The three ladies below came out to invite us into their home...
The temple was magnificent and the carvings of bound slaves served as a potent reminder to those on the edge of the empire as to the Pharaoh's wrath and power. 
We stayed in a modest guesthouse (basic but clean rooms and squat toilets) right next to the temple. There is no fence or no ticket booth here. The temple rises up just past the agricultural fields. There is a local guardian paid to keep an eye on things, but essentially it's just there the way it has been for thousands of years. 
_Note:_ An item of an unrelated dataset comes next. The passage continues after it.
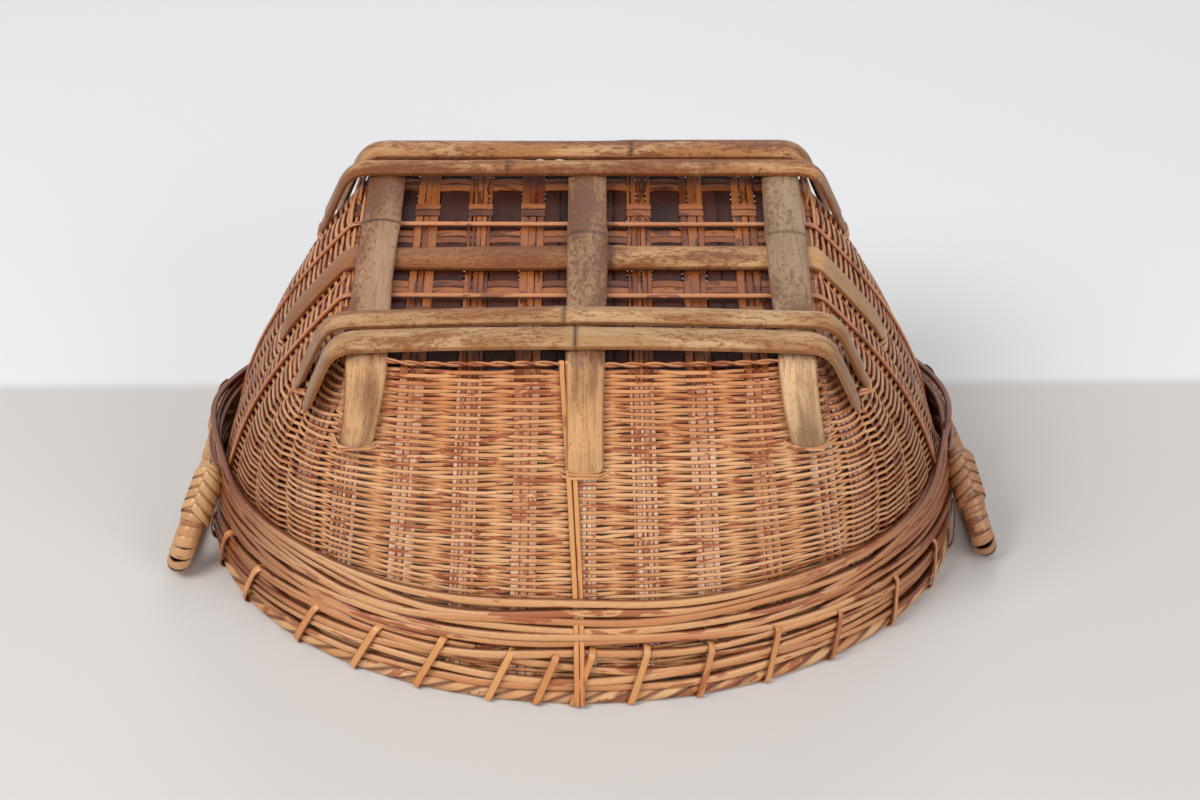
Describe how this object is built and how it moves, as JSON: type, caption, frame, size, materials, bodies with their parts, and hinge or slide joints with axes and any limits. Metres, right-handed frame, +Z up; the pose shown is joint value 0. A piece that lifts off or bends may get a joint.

It reminded us very much of Palmyra in Syria - the incredible Roman city that rises out of the desert. In Soleb (as we had done in Palmyra) we walked out into the site at night under an almost full moon without the need for a torch. If we had seen nothing else in Sudan, this alone would have justified the journey. Standing in the moonlight and taking in the beauty, majesty and the history of the temple was extraordinary, looking up at the pillars and back over three thousand years was magical. Though I must confess equally happy not to twist my ankle walking back over random historic rocks on the way back to the guesthouse!
It was a long journey to get there but it was worth it. On the long drive we passed through diverse desert landscapes and stayed overnight outside Dongola. In our four wheel drive with our driver, guide (and yes a cook!) we felt we were on an expedition. 

We  stopped in Nubian villages and drove off road following camel caravans when they drove the camels down to the Nile to drink. Sudan and Northern Nubia is an amazing place and I highly recommend taking the time to visit.